§ **Task details**
Repeat each line exactly, leaving nothing out.

## Begin Provided material

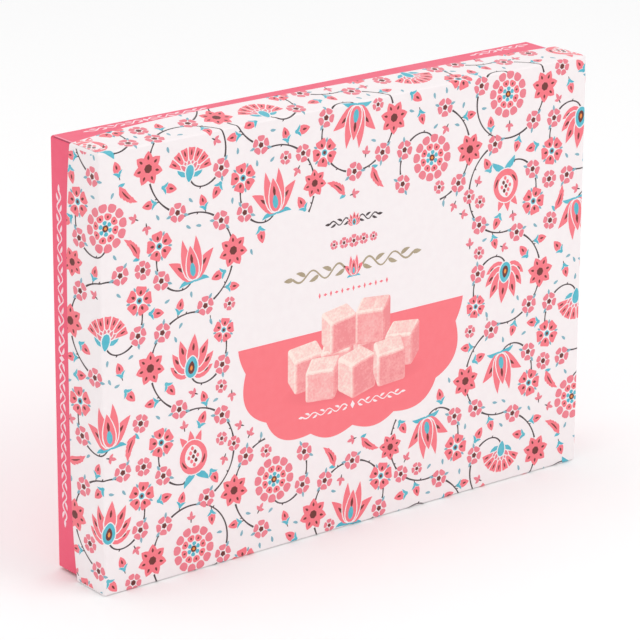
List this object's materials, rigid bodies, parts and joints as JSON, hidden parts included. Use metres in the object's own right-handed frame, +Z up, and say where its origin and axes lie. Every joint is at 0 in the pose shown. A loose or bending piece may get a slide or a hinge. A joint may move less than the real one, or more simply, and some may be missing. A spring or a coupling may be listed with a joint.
{
  "type": "lidded gift box of sweets",
  "caption": "Shallow rectangular gift box for sweets, shut and standing on one long edge: a thin board lid with slightly spread walls, pushed over a deeper closed base.",
  "frame": {"origin": "middle of the box's footprint, on the surface that it stands on", "axes": "+X along the long width, to the right as seen from in front of the lid; -Y out of the lid's face; +Z up"},
  "size_m": [0.2444, 0.0344, 0.1777],
  "materials": {
    "lid_board": "printed folding board, satin lacquer",
    "base_board": "coral printed folding board, satin lacquer"
  },
  "bodies": {
    "root": {"lid": "lid_board", "base": "base_board"}
  },
  "joints": []
}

## End Provided material

§ **Problem solution**
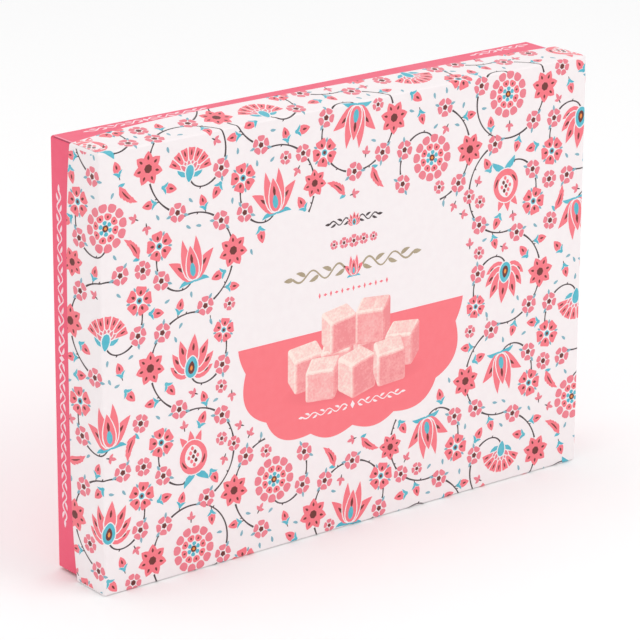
List this object's materials, rigid bodies, parts and joints as JSON, hidden parts included. Use metres in the object's own right-handed frame, +Z up, and say where its origin and axes lie. Every joint is at 0 in the pose shown. A loose or bending piece may get a slide or a hinge. A joint may move less than the real one, or more simply, and some may be missing. A spring or a coupling may be listed with a joint.
{
  "type": "lidded gift box of sweets",
  "caption": "Shallow rectangular gift box for sweets, shut and standing on one long edge: a thin board lid with slightly spread walls, pushed over a deeper closed base.",
  "frame": {"origin": "middle of the box's footprint, on the surface that it stands on", "axes": "+X along the long width, to the right as seen from in front of the lid; -Y out of the lid's face; +Z up"},
  "size_m": [0.2444, 0.0344, 0.1777],
  "materials": {
    "lid_board": "printed folding board, satin lacquer",
    "base_board": "coral printed folding board, satin lacquer"
  },
  "bodies": {
    "root": {"lid": "lid_board", "base": "base_board"}
  },
  "joints": []
}